PK  There are 2 important issues that need to be resolved: standardization and clinical competence. The technique varies according to the operator. For example, how long should the myotomy be? Some standardization is needed. Some suggest that the learning curve for POEM is as high as 20 procedures, which means that physicians considering adopting POEM as part of their practice will need extensive proctoring. My clinical bias is that we need direct comparison of POEM vs other treatments with regard to efficacy and complications before the procedure becomes fully accepted as a first-line treatment option. I look forward to longer-term data on reflux as well as relief of dysphagia. What are the options for patients who fail? I believe that currently POEM should be performed in centers of excellence where patients can be given an option of multiple treatments or in specialty centers where doctors are prospectively collecting data in a systematic way.

G&H  Is there a role for the use of onabotulinumtoxinA for achalasia?

PK  OnabotulinumtoxinA (Botox, Allergan) is a popular intervention among community gastroenterologists.
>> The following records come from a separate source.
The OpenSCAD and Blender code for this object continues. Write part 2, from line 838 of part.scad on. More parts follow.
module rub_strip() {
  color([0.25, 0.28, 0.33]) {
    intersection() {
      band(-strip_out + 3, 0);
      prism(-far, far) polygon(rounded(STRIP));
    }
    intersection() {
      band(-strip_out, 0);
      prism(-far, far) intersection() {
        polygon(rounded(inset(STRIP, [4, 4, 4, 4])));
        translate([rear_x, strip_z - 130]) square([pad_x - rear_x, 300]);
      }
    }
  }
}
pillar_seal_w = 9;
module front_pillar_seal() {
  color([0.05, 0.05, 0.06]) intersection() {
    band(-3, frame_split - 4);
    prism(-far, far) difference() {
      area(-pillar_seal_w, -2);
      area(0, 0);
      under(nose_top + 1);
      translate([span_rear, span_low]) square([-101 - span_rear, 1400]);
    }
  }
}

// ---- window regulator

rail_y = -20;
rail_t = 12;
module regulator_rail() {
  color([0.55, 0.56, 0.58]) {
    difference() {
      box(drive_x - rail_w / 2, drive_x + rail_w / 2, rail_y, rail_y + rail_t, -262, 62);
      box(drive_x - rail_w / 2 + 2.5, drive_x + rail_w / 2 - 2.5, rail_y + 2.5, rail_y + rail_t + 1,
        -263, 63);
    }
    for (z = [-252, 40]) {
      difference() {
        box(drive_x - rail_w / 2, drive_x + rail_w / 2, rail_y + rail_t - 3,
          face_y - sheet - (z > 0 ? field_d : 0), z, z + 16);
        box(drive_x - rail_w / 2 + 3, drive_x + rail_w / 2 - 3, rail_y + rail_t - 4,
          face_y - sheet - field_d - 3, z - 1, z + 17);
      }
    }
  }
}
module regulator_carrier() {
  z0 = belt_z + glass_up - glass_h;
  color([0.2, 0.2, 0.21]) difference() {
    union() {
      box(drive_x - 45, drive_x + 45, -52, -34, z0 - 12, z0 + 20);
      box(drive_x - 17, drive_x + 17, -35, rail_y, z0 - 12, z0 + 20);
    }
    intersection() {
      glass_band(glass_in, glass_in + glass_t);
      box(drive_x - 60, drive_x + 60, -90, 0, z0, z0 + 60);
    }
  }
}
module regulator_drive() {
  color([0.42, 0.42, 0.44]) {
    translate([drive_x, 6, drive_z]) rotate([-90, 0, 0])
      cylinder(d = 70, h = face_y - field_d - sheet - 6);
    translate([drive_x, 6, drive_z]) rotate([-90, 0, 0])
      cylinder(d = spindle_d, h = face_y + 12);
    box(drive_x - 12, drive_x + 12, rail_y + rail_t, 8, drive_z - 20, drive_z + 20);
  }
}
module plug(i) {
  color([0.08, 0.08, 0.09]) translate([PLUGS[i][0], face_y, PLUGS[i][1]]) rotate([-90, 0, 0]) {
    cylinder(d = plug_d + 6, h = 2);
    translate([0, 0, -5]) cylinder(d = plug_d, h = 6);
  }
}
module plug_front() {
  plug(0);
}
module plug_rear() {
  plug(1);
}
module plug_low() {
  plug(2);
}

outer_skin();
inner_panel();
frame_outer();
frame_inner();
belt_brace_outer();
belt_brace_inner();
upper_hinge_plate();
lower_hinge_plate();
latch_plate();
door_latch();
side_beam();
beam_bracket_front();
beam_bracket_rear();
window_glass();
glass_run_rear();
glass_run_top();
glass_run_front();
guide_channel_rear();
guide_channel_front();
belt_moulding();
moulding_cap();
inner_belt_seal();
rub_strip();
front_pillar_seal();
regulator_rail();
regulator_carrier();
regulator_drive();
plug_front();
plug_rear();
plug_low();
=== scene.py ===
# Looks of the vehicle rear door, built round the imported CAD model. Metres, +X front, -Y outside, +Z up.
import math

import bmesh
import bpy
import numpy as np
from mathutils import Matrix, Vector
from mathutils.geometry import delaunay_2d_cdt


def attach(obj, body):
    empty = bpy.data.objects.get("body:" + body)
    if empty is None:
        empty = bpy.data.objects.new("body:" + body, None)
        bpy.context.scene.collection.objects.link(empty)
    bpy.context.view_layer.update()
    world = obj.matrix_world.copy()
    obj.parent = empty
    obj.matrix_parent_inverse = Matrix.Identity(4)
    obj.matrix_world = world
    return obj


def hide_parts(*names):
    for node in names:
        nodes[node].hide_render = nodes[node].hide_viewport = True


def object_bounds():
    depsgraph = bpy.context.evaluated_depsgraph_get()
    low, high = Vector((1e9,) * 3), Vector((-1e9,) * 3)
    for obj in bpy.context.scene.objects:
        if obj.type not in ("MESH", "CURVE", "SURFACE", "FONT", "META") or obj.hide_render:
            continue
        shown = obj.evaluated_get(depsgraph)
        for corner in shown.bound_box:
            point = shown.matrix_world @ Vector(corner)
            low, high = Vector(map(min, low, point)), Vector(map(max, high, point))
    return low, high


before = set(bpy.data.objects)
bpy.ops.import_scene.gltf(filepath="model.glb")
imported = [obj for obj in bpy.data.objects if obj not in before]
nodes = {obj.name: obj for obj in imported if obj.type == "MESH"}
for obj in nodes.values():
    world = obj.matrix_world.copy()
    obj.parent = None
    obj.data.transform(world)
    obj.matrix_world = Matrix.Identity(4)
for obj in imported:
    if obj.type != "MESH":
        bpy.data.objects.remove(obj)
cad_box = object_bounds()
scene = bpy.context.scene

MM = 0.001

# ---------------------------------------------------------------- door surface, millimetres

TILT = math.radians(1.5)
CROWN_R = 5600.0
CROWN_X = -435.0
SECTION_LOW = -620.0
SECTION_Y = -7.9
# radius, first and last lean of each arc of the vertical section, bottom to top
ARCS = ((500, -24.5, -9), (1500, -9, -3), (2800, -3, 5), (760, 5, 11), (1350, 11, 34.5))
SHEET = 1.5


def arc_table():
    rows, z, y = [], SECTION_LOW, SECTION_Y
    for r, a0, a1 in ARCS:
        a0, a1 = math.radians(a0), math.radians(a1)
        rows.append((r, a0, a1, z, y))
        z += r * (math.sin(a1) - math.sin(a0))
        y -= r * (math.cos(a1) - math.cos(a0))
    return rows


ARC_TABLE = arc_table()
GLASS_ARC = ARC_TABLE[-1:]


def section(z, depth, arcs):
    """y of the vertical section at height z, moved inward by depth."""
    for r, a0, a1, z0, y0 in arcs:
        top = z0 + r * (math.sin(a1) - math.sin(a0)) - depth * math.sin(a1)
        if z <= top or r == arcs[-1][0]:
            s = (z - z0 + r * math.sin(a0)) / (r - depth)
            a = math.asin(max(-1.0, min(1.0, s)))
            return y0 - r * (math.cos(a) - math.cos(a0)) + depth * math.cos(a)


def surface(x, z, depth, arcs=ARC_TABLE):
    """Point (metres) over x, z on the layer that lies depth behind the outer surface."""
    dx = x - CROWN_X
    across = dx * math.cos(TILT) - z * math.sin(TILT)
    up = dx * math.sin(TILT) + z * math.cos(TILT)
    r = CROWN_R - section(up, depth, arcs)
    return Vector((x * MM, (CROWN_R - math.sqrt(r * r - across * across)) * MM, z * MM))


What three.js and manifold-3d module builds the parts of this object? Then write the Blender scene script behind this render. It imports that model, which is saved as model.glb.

The technique is viewed as simple and straightforward. It is often administered in the community as an initial treatment with the idea to consider surgery or pneumatic dilatation if the initial therapy fails. However, this therapy is rarely successful in the long term. If the first injection is not successful, the second or third injection is rarely successful. It also tends to wear off, with few people experiencing more than a year or two of improvement. Many people who initially receive this therapy are candidates for more definitive treatment, creating an unnecessary delay.

In addition, although onabotulinumtoxinA is safe, repeated injections cause inflammation and sometimes fibrosis in the sphincter region. Although there is no definitive evidence that the injections negatively affect the outcomes of the more definitive treatments, it is my belief that pneumatic dilatation is not as effective in people who have had multiple injections and that surgery may be more difficult or at least more time-consuming.

G&H  Are there any other new treatment options?

PK  There is some evidence in the laboratory that phosphodiesterase type 5 inhibitors, such as sildenafil, can decrease esophageal contraction amplitude and lower esophageal sphincter pressure and, thus, may be of use in patients with achalasia. However, the experience with these drugs is anecdotal; there have been no clinical trials to date.


Dr Katz has no relevant conflicts of interest to disclose.


Suggested Reading

Boeckxstaens GE, Annese V, des Varannes SB, et al. Pneumatic dilation versus laparoscopic Heller’s myotomy for idiopathic achalasia. N Engl J Med. 2011;364(19):1807-1816.

Vaezi MF, Pandolfino JE, Vela MF. ACG clinical guideline: diagnosis and management of achalasia. Am J Gastroenterol. 2013;108(8):1238-1249.